Now, you might ask, did my mother call to complain about the humiliation I must have suffered at being placed in the back of the room for every class? Or did I cry and feel dispirited because I was not making the kind of progress that would put me into the same league as the pre-professionals? Or did I ever say to myself, “This is just too hard, so I am not even going to try!”? Or when I finally realized that I should not continue the classes because they would require too much after-school time for a student not on the professional track, did I say, “Well, since I can’t do it, I hate dance! NEVER AGAIN!”? And most important, did I EVER blame Mme T. for upholding standards that I clearly could not meet no matter how hard I tried?

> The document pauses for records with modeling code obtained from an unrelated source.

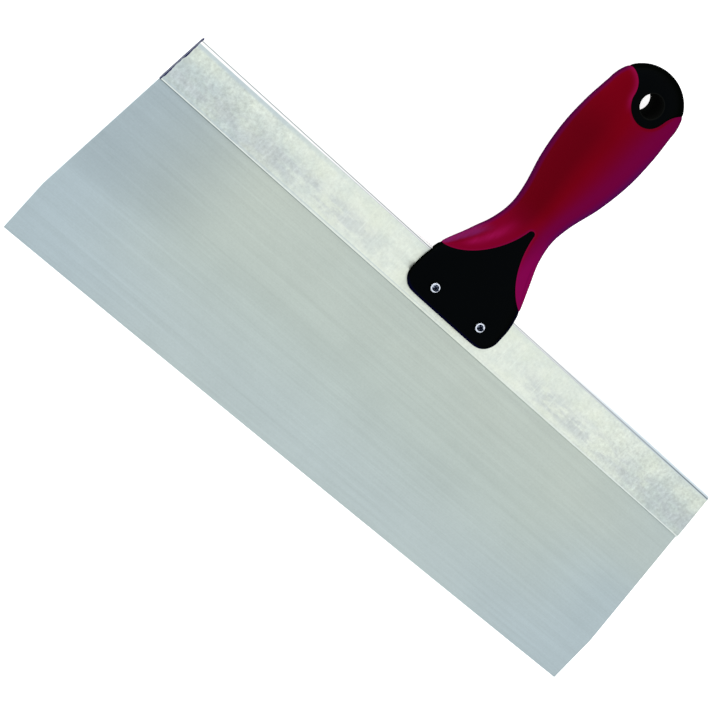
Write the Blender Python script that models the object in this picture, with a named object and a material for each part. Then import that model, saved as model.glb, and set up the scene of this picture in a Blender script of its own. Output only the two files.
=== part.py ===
"""Drywall taping knife, 12 inch, modelled as the six pieces it comes apart into.

Frame: metres, +Z up.  The knife lies flat with its front face up.  The origin is the middle of the
working edge, halfway through the blade.  +X runs along the edge and +Y runs up the handle.
"""

import math

import bmesh
import bpy
from mathutils import Vector

# Room left between two pieces that touch on the real tool.
GAP = 0.0003

# Blade: spring steel sheet with a slightly crowned working edge.
BLADE_WIDTH = 0.3048
BLADE_THICKNESS = 0.0005
EDGE_CROWN = 0.0004
SQUARE_DEPTH = 0.0223  # depth over which the sides stay square to the edge
EDGE_STEPS = 11

# Backing: one sheet folded over the top of the blade.
KNIFE_DEPTH = 0.1016  # working edge to the top of the fold
BACKING_HEIGHT = 0.0218
BACKING_SHEET = 0.0008
BACKING_TOP_WIDTH = 0.2888
FOLD_STEPS = 10

# Rivets: semi-tubular, rolled over on the front.
RIVET_SPACING = 0.0254
RIVET_Y = 0.0905
RIVET_SHANK = 0.0016  # radii
RIVET_ROLL = 0.00215
RIVET_BORE = 0.0012
RIVET_HEAD = 0.0034
RIVET_HEAD_HEIGHT = 0.0011
ROLL_HEIGHT = 0.0006
BORE_DEPTH = 0.0045
RIVET_SIDES = 24
DOME_STEPS = 5
ROLL_STEPS = 6

# Handle outline: distance from the working edge, half width, half thickness, squareness of the
# section, at the places where the shape changes.
HANDLE_STATIONS = (
    (0.0905, 0.0243, 0.0052, 4.6),
    (0.0975, 0.0240, 0.0056, 4.2),
    (0.1060, 0.0219, 0.0065, 3.4),
    (0.1160, 0.0173, 0.0077, 2.8),
    (0.1250, 0.0131, 0.0086, 2.4),
    (0.1340, 0.0113, 0.0092, 2.2),
    (0.1430, 0.0124, 0.0101, 2.2),
    (0.1560, 0.0161, 0.0114, 2.2),
    (0.1700, 0.0183, 0.0118, 2.2),
    (0.1830, 0.0185, 0.0108, 2.2),
    (0.1948, 0.0173, 0.0088, 2.5),
)
HANDLE_FRONT = 0.0832
HANDLE_TIP = 0.2120
CORNER_RADIUS = 0.0073  # front corners, seen from above
FRONT_EDGE_RADIUS = 0.0020  # front edge, seen from the side
TIP_BLUNTNESS = 2.6  # thickness law of the rounded end; 2 would be an ellipse
SECTION_SIDES = 40
SPINE_SIDES = 28
BODY_STEPS = 22
END_STEPS = 7

# Plastic core inside the soft grip.
GRIP_WALL_SIDE = 0.0028
GRIP_WALL_FACE = 0.0026
SPINE_START = 0.0960
SPINE_END = 0.2030
SPINE_SQUARENESS = 2.2

# Hang hole through the end of the handle.
HANG_HOLE_Y = 0.1977
HANG_HOLE_RADIUS = 0.0050
HOLE_SIDES = 32

# Line where soft grip meets bare plastic, seen from above (right half; the left half mirrors it).
TONGUE_CENTRE = (0.0250, 0.1350)
TONGUE_REACH = (0.0240, 0.0304)
TONGUE_POWER = 1.75
TONGUE_TIP_Y = 0.1306
END_RING_RADIUS = 0.0086
END_SHOULDER_RADIUS = 0.0100
END_SHOULDER_ANGLE = math.radians(-10.0)
LINE_STEPS = 12
TIP_STEPS = 6

# Cutting bodies reach this far past the handle.
CUTTER_HALF_WIDTH = 0.0400
CUTTER_HALF_HEIGHT = 0.0200


# ---------------------------------------------------------------- helpers

def clear_scene():
    """Remove whatever the file opened with."""
    for obj in list(bpy.data.objects):
        bpy.data.objects.remove(obj, do_unlink=True)


def make_object(name, vertices, faces):
    """Build a named object from plain vertices and faces, with its normals pointing out."""
    mesh = bpy.data.meshes.new(name)
    mesh.from_pydata([tuple(v) for v in vertices], [], faces)
    shell = bmesh.new()
    shell.from_mesh(mesh)
    bmesh.ops.recalc_face_normals(shell, faces=shell.faces)
    shell.to_mesh(mesh)
    shell.free()
    obj = bpy.data.objects.new(name, mesh)
    bpy.context.scene.collection.objects.link(obj)
    return obj


def smooth(obj, angle=40.0):
    """Shade the object smooth, keeping its edges sharp."""
    obj.data.shade_smooth()
    obj.data.set_sharp_from_angle(angle=math.radians(angle))


def make_guide(obj):
    """Mark a cutting body, so that it is never taken for a piece of the knife."""
    obj.hide_render = True
    obj.display_type = "WIRE"
    return obj


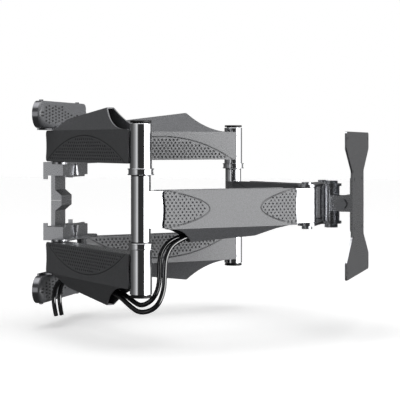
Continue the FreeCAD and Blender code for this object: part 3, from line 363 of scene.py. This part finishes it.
def lowered(profile):
    """The same profile below the middle, turned over."""
    return [(radius, -height) for radius, height in profile[::-1]]


for side in ("left", "right"):
    centre = joints[side + "_elbow"]
    sleeve = tube_profile(SLEEVE, POLE, RING_HIGH, SLEEVE_END, EDGE)
    chrome_parts = {
        f"upper_sleeve_{side}": (side + "_arm", [sleeve]),
        f"lower_sleeve_{side}": (side + "_arm", [lowered(sleeve)]),
        f"collar_rings_{side}": (side + "_arm", [ring_profile, lowered(ring_profile)]),
        f"forearm_tube_{side}": (side + "_forearm", [tube_profile(TUBE, BORE, -TUBE_HALF, TUBE_HALF, EDGE)]),
    }
    for node, (body, profiles) in chrome_parts.items():
        part = turned(node + "_chrome", profiles, centre, chrome)
        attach(part, body)
        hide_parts(node)

# ---------------------------------------------------------------- arm and forearm covers
# Shells injection moulded in satin grey ABS, 2 mm thick, that clip over the steel arms and hide the cables.
# The side faces carry a field of small moulded dimples inside a fine groove, and the roof leans in to a
# ridge. The spark-eroded grain of the tool is about 0.3 mm, too fine to show, so it is drawn about 1.5 mm
# coarse.
moulded_abs, tree, shader = new_material("abs_moulded_satin_grey", Roughness=0.42, IOR=1.5)
shader.inputs["Specular IOR Level"].default_value = 0.8
place = add_node(tree, "ShaderNodeTexCoord")
grain = add_node(tree, "ShaderNodeTexNoise", {"Vector": place.outputs["Object"], "Scale": 650.0,
                                              "Detail": 3.0})
cloud = add_node(tree, "ShaderNodeTexNoise", {"Vector": place.outputs["Object"], "Scale": 25.0,
                                              "Detail": 3.0})
plain = add_node(tree, "ShaderNodeMix", {"Factor": cloud.outputs["Fac"], "A": linear("#6a6b6e"),
                                         "B": linear("#737477")}, data_type="RGBA")
speck = add_node(tree, "ShaderNodeMapRange", {"Value": grain.outputs["Fac"], "From Min": 0.3, "From Max": 0.7,
                                             "To Min": 0.72, "To Max": 1.26})
grained = add_node(tree, "ShaderNodeVectorMath", {0: plain.outputs[2], 1: speck.outputs["Result"]},
                   operation="MULTIPLY")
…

The answer? A resounding NO!
Being in a room with excellence, where nearly unreachable standards were the norm, was a gift. I always knew where I stood, yes, in the back of the room. And I always knew that even if I could not achieve greatness, greatness existed. For me, that was the truest comfort. To this day, I have taught all my classes with this thought in mind: genuine, hard work not empty praise and pandering (whether to students or parents) yields success and self-esteem.
These days the only alumni contributions I make are to that ballet school’s scholarship fund; the only cultural contributions I make are to support dance performances in my city; and, most important, one of the only exercises I still love? Dance classes, of course!